■ WRITTEN PROBLEM ■
What is needed here is an exact copy of every entry.

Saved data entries
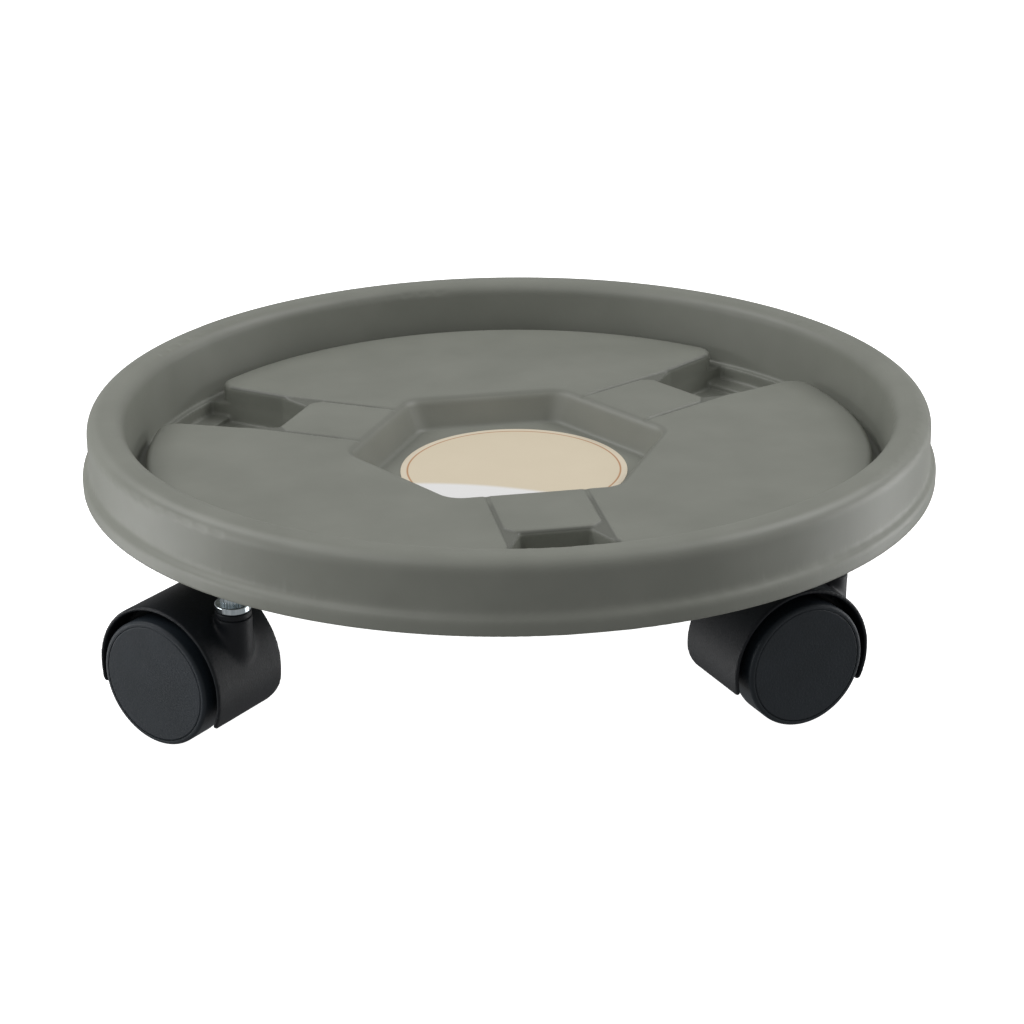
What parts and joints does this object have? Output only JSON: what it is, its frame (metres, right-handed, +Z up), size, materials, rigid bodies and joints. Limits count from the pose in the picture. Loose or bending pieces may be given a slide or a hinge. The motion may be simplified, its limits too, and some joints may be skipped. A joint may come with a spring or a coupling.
{
  "type": "plant pot caddy",
  "caption": "Round moulded plastic plant pot caddy with a raised rim, a hexagonal centre recess and drip wells, rolling on hooded swivel casters.",
  "frame": {"origin": "on the floor, under the centre of the tray", "axes": "+Z up; the front drip well lies towards -Y and the rear caster stem towards +Y"},
  "size_m": [0.3, 0.3, 0.0963],
  "materials": {
    "tray_plastic": "satin grey moulded plastic",
    "label_paper": "printed beige sticker",
    "black_plastic": "finely textured black moulded plastic",
    "wheel_plastic": "finely textured black moulded plastic",
    "nylon": "satin dark nylon",
    "zinc": "bright zinc plating",
    "spring_steel": "dull spring steel"
  },
  "bodies": {
    "tray": {"tray": "tray_plastic", "label": "label_paper", "socket_1": "nylon", "stem_1": "zinc", "grip_ring_1": "spring_steel", "stem_clip_1": "spring_steel", "socket_2": "nylon", "stem_2": "zinc", "grip_ring_2": "spring_steel", "stem_clip_2": "spring_steel", "socket_3": "nylon", "stem_3": "zinc", "grip_ring_3": "spring_steel", "stem_clip_3": "spring_steel"},
    "caster_1": {"hood_1": "black_plastic", "thrust_washer_1": "black_plastic", "axle_1": "zinc", "axle_rings_1": "spring_steel"},
    "wheel_1_left": {"wheel_1_left": "wheel_plastic", "wheel_cover_1_left": "wheel_plastic"},
    "wheel_1_right": {"wheel_1_right": "wheel_plastic", "wheel_cover_1_right": "wheel_plastic"},
    "caster_2": {"hood_2": "black_plastic", "thrust_washer_2": "black_plastic", "axle_2": "zinc", "axle_rings_2": "spring_steel"},
    "wheel_2_left": {"wheel_2_left": "wheel_plastic", "wheel_cover_2_left": "wheel_plastic"},
    "wheel_2_right": {"wheel_2_right": "wheel_plastic", "wheel_cover_2_right": "wheel_plastic"},
    "caster_3": {"hood_3": "black_plastic", "thrust_washer_3": "black_plastic", "axle_3": "zinc", "axle_rings_3": "spring_steel"},
    "wheel_3_left": {"wheel_3_left": "wheel_plastic", "wheel_cover_3_left": "wheel_plastic"},
    "wheel_3_right": {"wheel_3_right": "wheel_plastic", "wheel_cover_3_right": "wheel_plastic"}
  },
  "joints": [
    {"name": "swivel_1", "type": "hinge", "parent": "tray", "child": "caster_1", "pos_m": [0.00309, 0.11796, 0.047], "axis": [0, 0, 1], "continuous": true},
    {"name": "spin_1_left", "type": "hinge", "parent": "caster_1", "child": "wheel_1_left", "pos_m": [-0.01677, 0.12218, 0.0222], "axis": [-0.2079, -0.9781, 0], "continuous": true},
    {"name": "spin_1_right", "type": "hinge", "parent": "caster_1", "child": "wheel_1_right", "pos_m": [-0.01677, 0.12218, 0.0222], "axis": [-0.2079, -0.9781, 0], "continuous": true},
    {"name": "swivel_2", "type": "hinge", "parent": "tray", "child": "caster_2", "pos_m": [-0.1037, -0.05631, 0.047], "axis": [0, 0, 1], "continuous": true},
    {"name": "spin_2_left", "type": "hinge", "parent": "caster_2", "child": "wheel_2_left", "pos_m": [-0.1182, -0.0421, 0.0222], "axis": [-0.6997, -0.7145, 0], "continuous": true},
    {"name": "spin_2_right", "type": "hinge", "parent": "caster_2", "child": "wheel_2_right", "pos_m": [-0.1182, -0.0421, 0.0222], "axis": [-0.6997, -0.7145, 0], "continuous": true},
    {"name": "swivel_3", "type": "hinge", "parent": "tray", "child": "caster_3", "pos_m": [0.10061, -0.06166, 0.047], "axis": [0, 0, 1], "continuous": true},
    {"name": "spin_3_left", "type": "hinge", "parent": "caster_3", "child": "wheel_3_left", "pos_m": [0.08109, -0.06722, 0.0222], "axis": [0.274, -0.9617, 0], "continuous": true},
    {"name": "spin_3_right", "type": "hinge", "parent": "caster_3", "child": "wheel_3_right", "pos_m": [0.08109, -0.06722, 0.0222], "axis": [0.274, -0.9617, 0], "continuous": true}
  ]
}
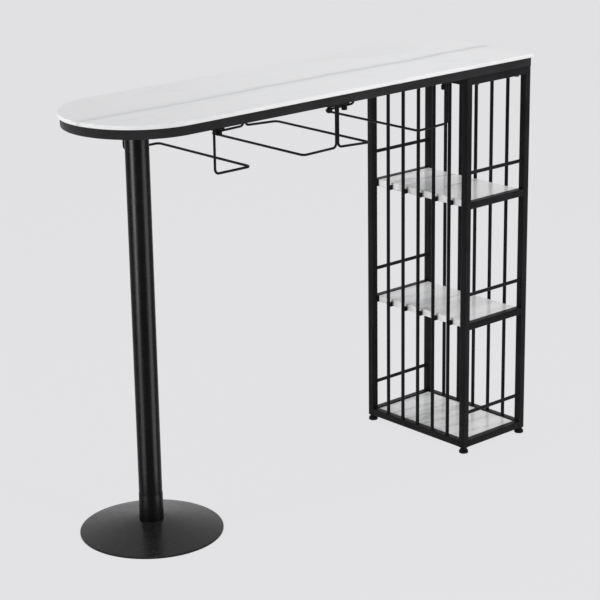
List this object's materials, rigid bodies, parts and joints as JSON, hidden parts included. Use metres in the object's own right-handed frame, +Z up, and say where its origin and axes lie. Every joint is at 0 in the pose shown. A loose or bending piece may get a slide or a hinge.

■ ANSWER FOR THIS EXERCISE ■
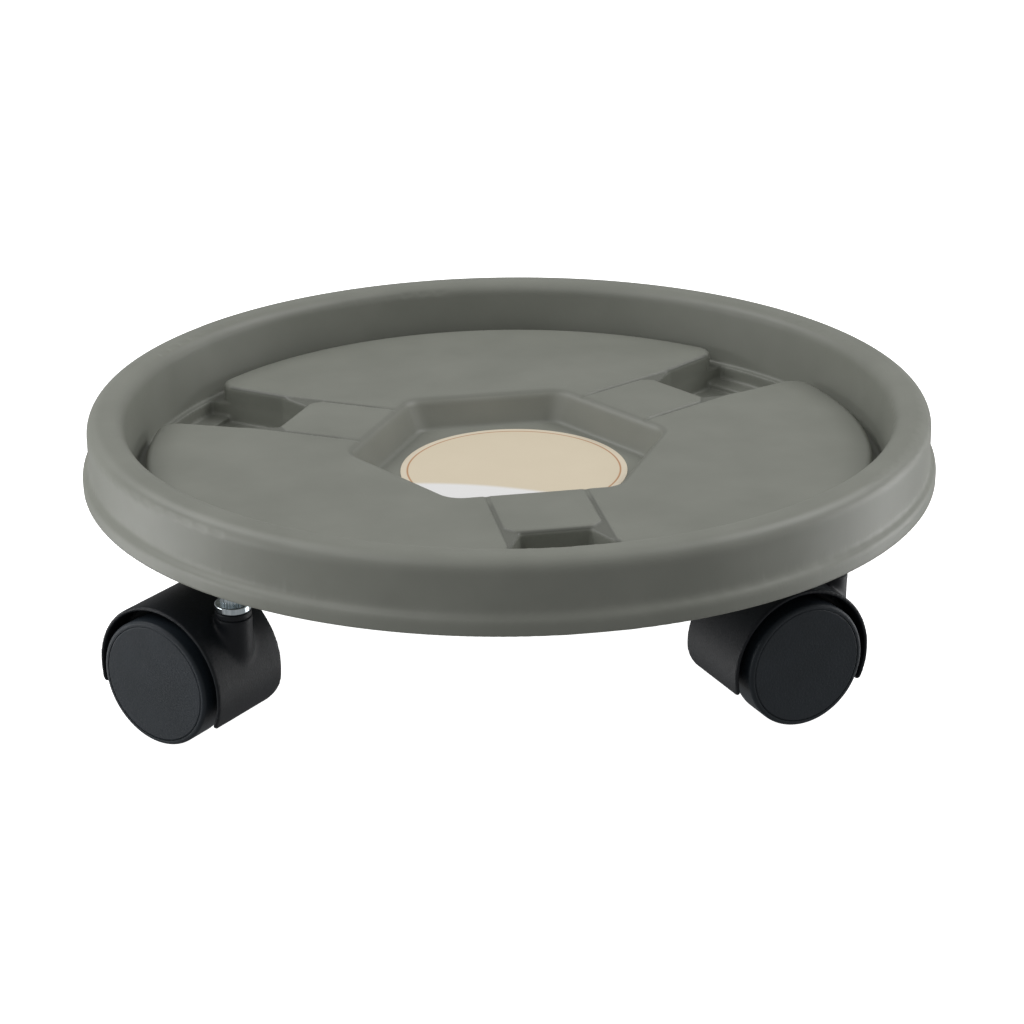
What parts and joints does this object have? Output only JSON: what it is, its frame (metres, right-handed, +Z up), size, materials, rigid bodies and joints. Limits count from the pose in the picture. Loose or bending pieces may be given a slide or a hinge. The motion may be simplified, its limits too, and some joints may be skipped. A joint may come with a spring or a coupling.
{
  "type": "plant pot caddy",
  "caption": "Round moulded plastic plant pot caddy with a raised rim, a hexagonal centre recess and drip wells, rolling on hooded swivel casters.",
  "frame": {"origin": "on the floor, under the centre of the tray", "axes": "+Z up; the front drip well lies towards -Y and the rear caster stem towards +Y"},
  "size_m": [0.3, 0.3, 0.0963],
  "materials": {
    "tray_plastic": "satin grey moulded plastic",
    "label_paper": "printed beige sticker",
    "black_plastic": "finely textured black moulded plastic",
    "wheel_plastic": "finely textured black moulded plastic",
    "nylon": "satin dark nylon",
    "zinc": "bright zinc plating",
    "spring_steel": "dull spring steel"
  },
  "bodies": {
    "tray": {"tray": "tray_plastic", "label": "label_paper", "socket_1": "nylon", "stem_1": "zinc", "grip_ring_1": "spring_steel", "stem_clip_1": "spring_steel", "socket_2": "nylon", "stem_2": "zinc", "grip_ring_2": "spring_steel", "stem_clip_2": "spring_steel", "socket_3": "nylon", "stem_3": "zinc", "grip_ring_3": "spring_steel", "stem_clip_3": "spring_steel"},
    "caster_1": {"hood_1": "black_plastic", "thrust_washer_1": "black_plastic", "axle_1": "zinc", "axle_rings_1": "spring_steel"},
    "wheel_1_left": {"wheel_1_left": "wheel_plastic", "wheel_cover_1_left": "wheel_plastic"},
    "wheel_1_right": {"wheel_1_right": "wheel_plastic", "wheel_cover_1_right": "wheel_plastic"},
    "caster_2": {"hood_2": "black_plastic", "thrust_washer_2": "black_plastic", "axle_2": "zinc", "axle_rings_2": "spring_steel"},
    "wheel_2_left": {"wheel_2_left": "wheel_plastic", "wheel_cover_2_left": "wheel_plastic"},
    "wheel_2_right": {"wheel_2_right": "wheel_plastic", "wheel_cover_2_right": "wheel_plastic"},
    "caster_3": {"hood_3": "black_plastic", "thrust_washer_3": "black_plastic", "axle_3": "zinc", "axle_rings_3": "spring_steel"},
    "wheel_3_left": {"wheel_3_left": "wheel_plastic", "wheel_cover_3_left": "wheel_plastic"},
    "wheel_3_right": {"wheel_3_right": "wheel_plastic", "wheel_cover_3_right": "wheel_plastic"}
  },
  "joints": [
    {"name": "swivel_1", "type": "hinge", "parent": "tray", "child": "caster_1", "pos_m": [0.00309, 0.11796, 0.047], "axis": [0, 0, 1], "continuous": true},
    {"name": "spin_1_left", "type": "hinge", "parent": "caster_1", "child": "wheel_1_left", "pos_m": [-0.01677, 0.12218, 0.0222], "axis": [-0.2079, -0.9781, 0], "continuous": true},
    {"name": "spin_1_right", "type": "hinge", "parent": "caster_1", "child": "wheel_1_right", "pos_m": [-0.01677, 0.12218, 0.0222], "axis": [-0.2079, -0.9781, 0], "continuous": true},
    {"name": "swivel_2", "type": "hinge", "parent": "tray", "child": "caster_2", "pos_m": [-0.1037, -0.05631, 0.047], "axis": [0, 0, 1], "continuous": true},
    {"name": "spin_2_left", "type": "hinge", "parent": "caster_2", "child": "wheel_2_left", "pos_m": [-0.1182, -0.0421, 0.0222], "axis": [-0.6997, -0.7145, 0], "continuous": true},
    {"name": "spin_2_right", "type": "hinge", "parent": "caster_2", "child": "wheel_2_right", "pos_m": [-0.1182, -0.0421, 0.0222], "axis": [-0.6997, -0.7145, 0], "continuous": true},
    {"name": "swivel_3", "type": "hinge", "parent": "tray", "child": "caster_3", "pos_m": [0.10061, -0.06166, 0.047], "axis": [0, 0, 1], "continuous": true},
    {"name": "spin_3_left", "type": "hinge", "parent": "caster_3", "child": "wheel_3_left", "pos_m": [0.08109, -0.06722, 0.0222], "axis": [0.274, -0.9617, 0], "continuous": true},
    {"name": "spin_3_right", "type": "hinge", "parent": "caster_3", "child": "wheel_3_right", "pos_m": [0.08109, -0.06722, 0.0222], "axis": [0.274, -0.9617, 0], "continuous": true}
  ]
}
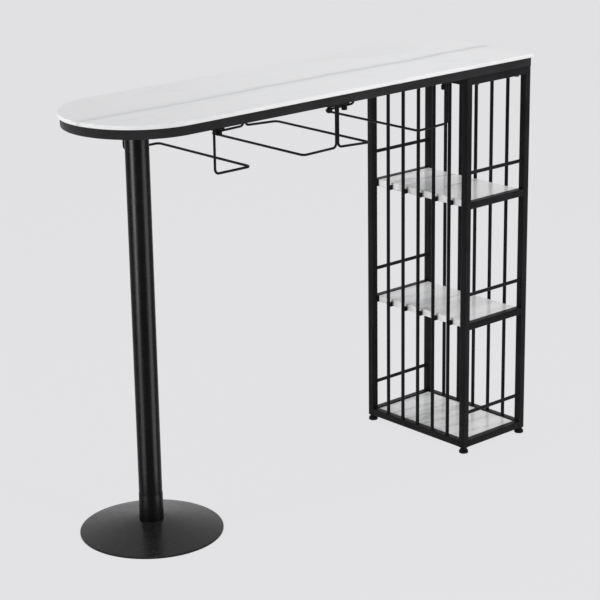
List this object's materials, rigid bodies, parts and joints as JSON, hidden parts included. Use metres in the object's own right-handed frame, +Z up, and say where its origin and axes lie. Every joint is at 0 in the pose shown. A loose or bending piece may get a slide or a hinge.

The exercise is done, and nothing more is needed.